### DO THIS
Write out exactly the lines of the entries below from the one holding "# two insulated" to the one holding "in imported if", inclusive, and leave out all other lines.

### GIVEN ENTRIES
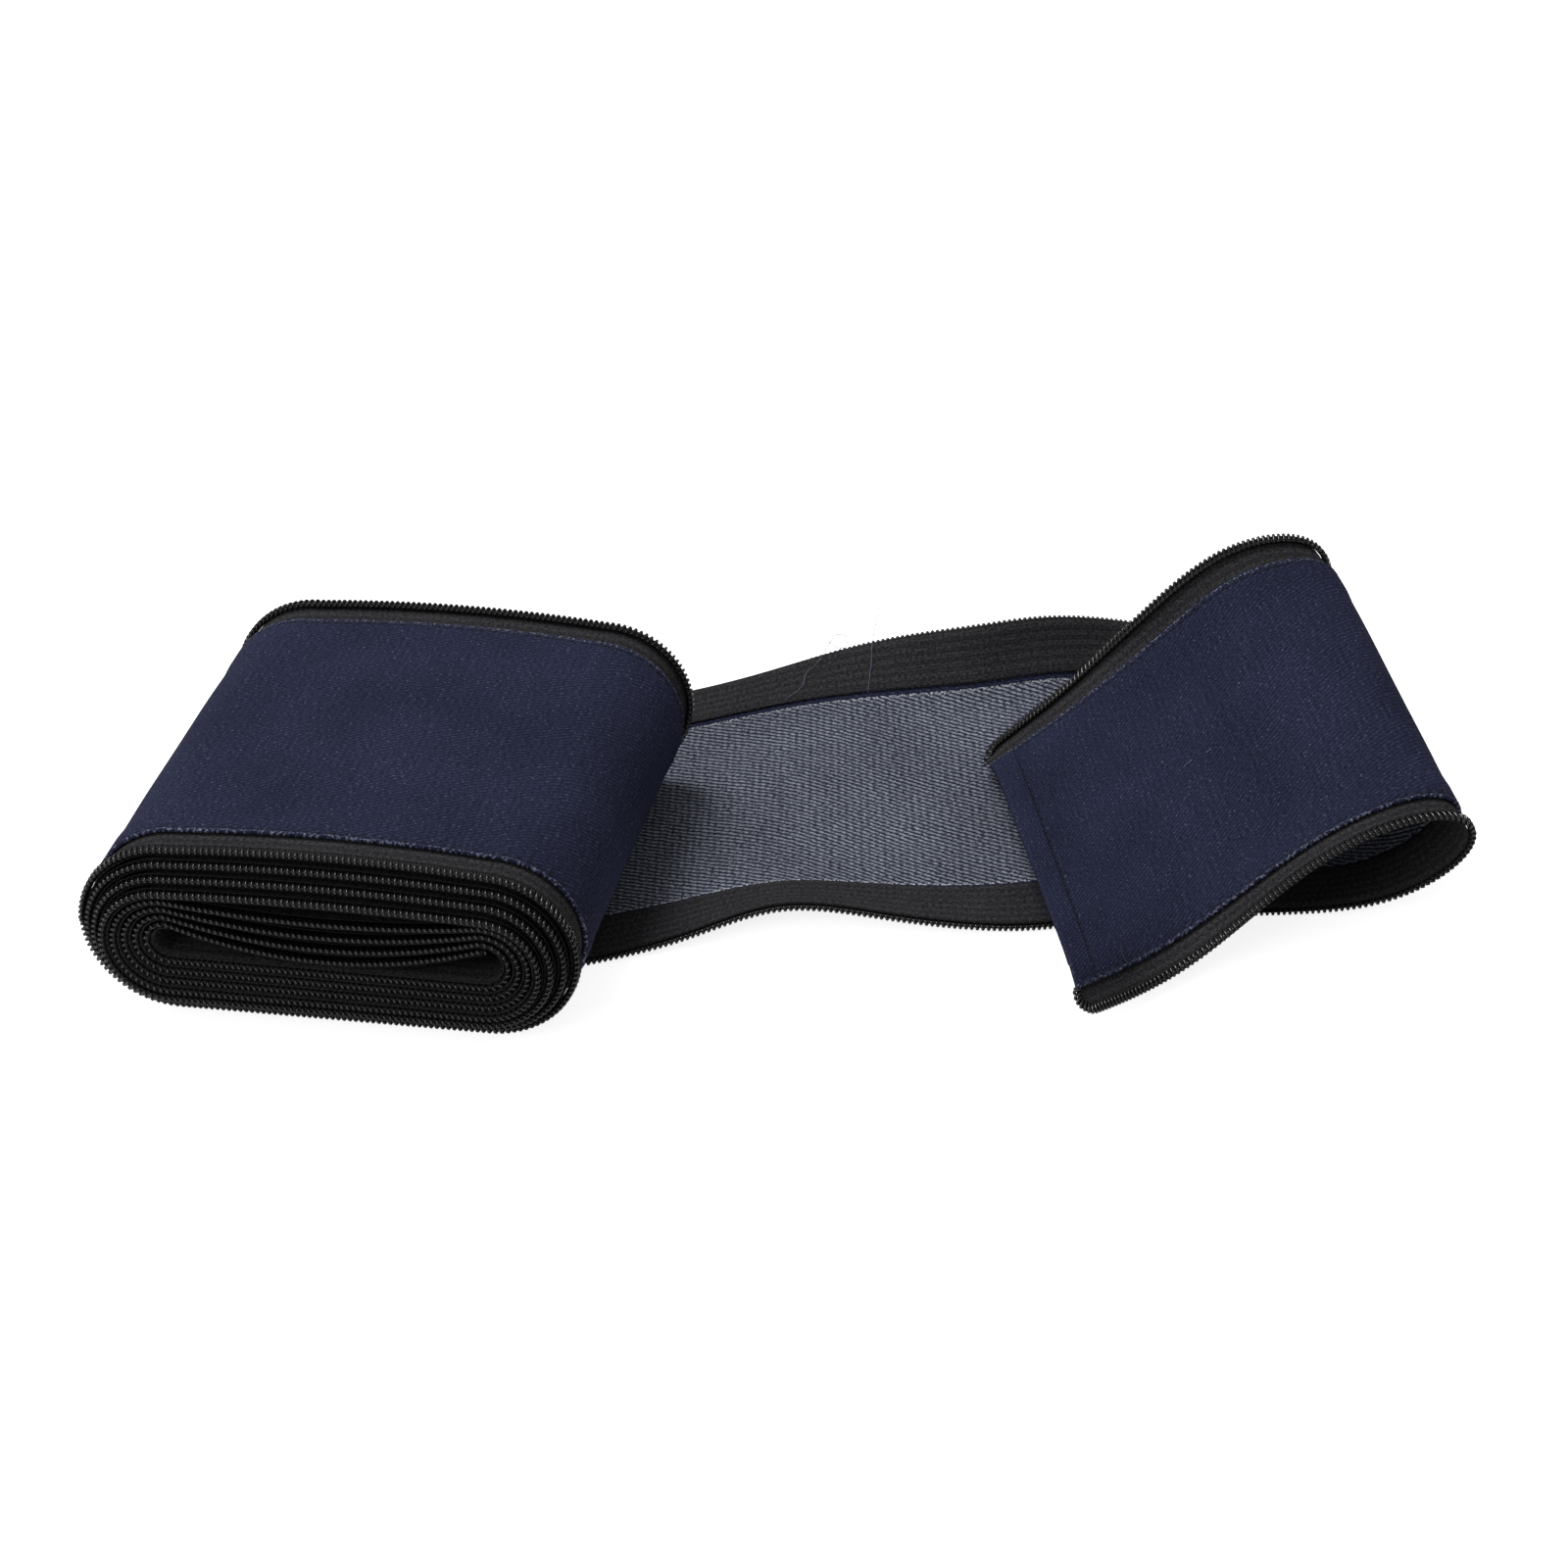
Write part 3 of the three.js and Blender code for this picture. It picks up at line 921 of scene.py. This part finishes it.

...

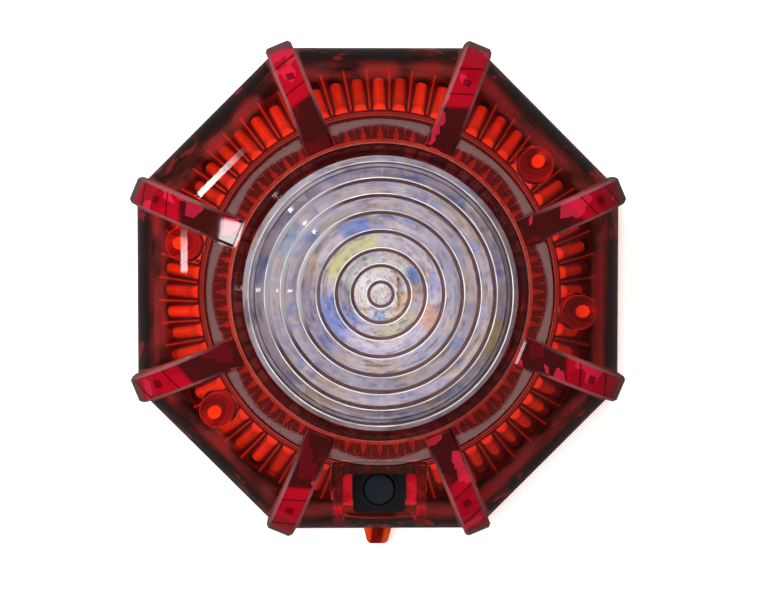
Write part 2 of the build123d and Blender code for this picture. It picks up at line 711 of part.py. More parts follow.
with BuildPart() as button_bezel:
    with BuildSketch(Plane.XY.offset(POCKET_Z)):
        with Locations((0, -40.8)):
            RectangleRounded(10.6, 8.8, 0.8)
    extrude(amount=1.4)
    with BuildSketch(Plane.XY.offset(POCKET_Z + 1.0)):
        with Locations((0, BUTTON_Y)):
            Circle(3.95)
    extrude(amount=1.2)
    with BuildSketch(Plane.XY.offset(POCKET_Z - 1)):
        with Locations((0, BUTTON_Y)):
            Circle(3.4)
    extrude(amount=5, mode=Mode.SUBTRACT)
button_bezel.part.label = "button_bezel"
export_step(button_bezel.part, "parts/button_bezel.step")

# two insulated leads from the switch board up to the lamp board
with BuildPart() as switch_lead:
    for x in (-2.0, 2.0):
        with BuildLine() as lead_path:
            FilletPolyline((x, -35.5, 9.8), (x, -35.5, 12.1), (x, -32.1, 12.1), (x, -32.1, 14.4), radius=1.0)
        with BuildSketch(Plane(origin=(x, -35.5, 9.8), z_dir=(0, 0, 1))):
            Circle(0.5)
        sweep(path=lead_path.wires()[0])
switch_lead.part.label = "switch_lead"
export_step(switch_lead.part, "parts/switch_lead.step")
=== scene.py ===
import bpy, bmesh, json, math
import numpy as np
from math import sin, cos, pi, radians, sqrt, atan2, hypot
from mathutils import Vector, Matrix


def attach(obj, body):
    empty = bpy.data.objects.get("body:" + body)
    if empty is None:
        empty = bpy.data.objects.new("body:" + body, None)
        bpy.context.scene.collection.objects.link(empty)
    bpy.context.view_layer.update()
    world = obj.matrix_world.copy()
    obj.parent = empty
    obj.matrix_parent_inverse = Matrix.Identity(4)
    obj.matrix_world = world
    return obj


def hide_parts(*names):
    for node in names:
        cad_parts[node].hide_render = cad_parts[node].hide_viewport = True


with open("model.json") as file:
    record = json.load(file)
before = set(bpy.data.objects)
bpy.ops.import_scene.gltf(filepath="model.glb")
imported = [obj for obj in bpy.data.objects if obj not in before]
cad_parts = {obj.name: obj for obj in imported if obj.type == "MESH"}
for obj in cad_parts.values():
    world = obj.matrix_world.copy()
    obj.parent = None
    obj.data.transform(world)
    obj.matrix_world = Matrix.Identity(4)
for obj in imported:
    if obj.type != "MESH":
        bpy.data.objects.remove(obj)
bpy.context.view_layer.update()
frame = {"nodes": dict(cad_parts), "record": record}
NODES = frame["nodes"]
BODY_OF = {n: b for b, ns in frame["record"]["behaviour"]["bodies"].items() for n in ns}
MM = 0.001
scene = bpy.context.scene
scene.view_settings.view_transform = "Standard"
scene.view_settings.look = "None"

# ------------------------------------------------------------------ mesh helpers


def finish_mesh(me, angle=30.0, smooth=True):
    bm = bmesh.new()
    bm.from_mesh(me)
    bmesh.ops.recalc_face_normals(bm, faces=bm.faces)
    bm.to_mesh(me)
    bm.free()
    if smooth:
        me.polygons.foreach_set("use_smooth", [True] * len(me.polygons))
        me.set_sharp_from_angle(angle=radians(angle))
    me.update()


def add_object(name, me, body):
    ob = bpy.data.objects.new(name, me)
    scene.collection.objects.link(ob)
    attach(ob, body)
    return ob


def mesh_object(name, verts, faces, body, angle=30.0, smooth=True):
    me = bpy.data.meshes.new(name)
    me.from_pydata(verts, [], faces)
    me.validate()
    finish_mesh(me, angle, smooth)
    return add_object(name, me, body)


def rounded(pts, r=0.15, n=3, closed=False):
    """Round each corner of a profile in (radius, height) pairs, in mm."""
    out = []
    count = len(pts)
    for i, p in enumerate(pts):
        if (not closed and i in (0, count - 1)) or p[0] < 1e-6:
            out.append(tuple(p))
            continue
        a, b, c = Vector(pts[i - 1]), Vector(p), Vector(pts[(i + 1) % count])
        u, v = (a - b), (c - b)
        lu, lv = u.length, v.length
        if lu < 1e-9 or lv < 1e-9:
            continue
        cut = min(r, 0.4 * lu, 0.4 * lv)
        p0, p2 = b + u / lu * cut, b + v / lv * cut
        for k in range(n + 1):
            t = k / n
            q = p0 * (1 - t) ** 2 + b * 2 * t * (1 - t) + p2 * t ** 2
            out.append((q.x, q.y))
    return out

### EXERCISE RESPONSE
# two insulated leads from the switch board up to the lamp board
with BuildPart() as switch_lead:
    for x in (-2.0, 2.0):
        with BuildLine() as lead_path:
            FilletPolyline((x, -35.5, 9.8), (x, -35.5, 12.1), (x, -32.1, 12.1), (x, -32.1, 14.4), radius=1.0)
        with BuildSketch(Plane(origin=(x, -35.5, 9.8), z_dir=(0, 0, 1))):
            Circle(0.5)
        sweep(path=lead_path.wires()[0])
switch_lead.part.label = "switch_lead"
export_step(switch_lead.part, "parts/switch_lead.step")
=== scene.py ===
import bpy, bmesh, json, math
import numpy as np
from math import sin, cos, pi, radians, sqrt, atan2, hypot
from mathutils import Vector, Matrix


def attach(obj, body):
    empty = bpy.data.objects.get("body:" + body)
    if empty is None:
        empty = bpy.data.objects.new("body:" + body, None)
        bpy.context.scene.collection.objects.link(empty)
    bpy.context.view_layer.update()
    world = obj.matrix_world.copy()
    obj.parent = empty
    obj.matrix_parent_inverse = Matrix.Identity(4)
    obj.matrix_world = world
    return obj


def hide_parts(*names):
    for node in names:
        cad_parts[node].hide_render = cad_parts[node].hide_viewport = True


with open("model.json") as file:
    record = json.load(file)
before = set(bpy.data.objects)
bpy.ops.import_scene.gltf(filepath="model.glb")
imported = [obj for obj in bpy.data.objects if obj not in before]
cad_parts = {obj.name: obj for obj in imported if obj.type == "MESH"}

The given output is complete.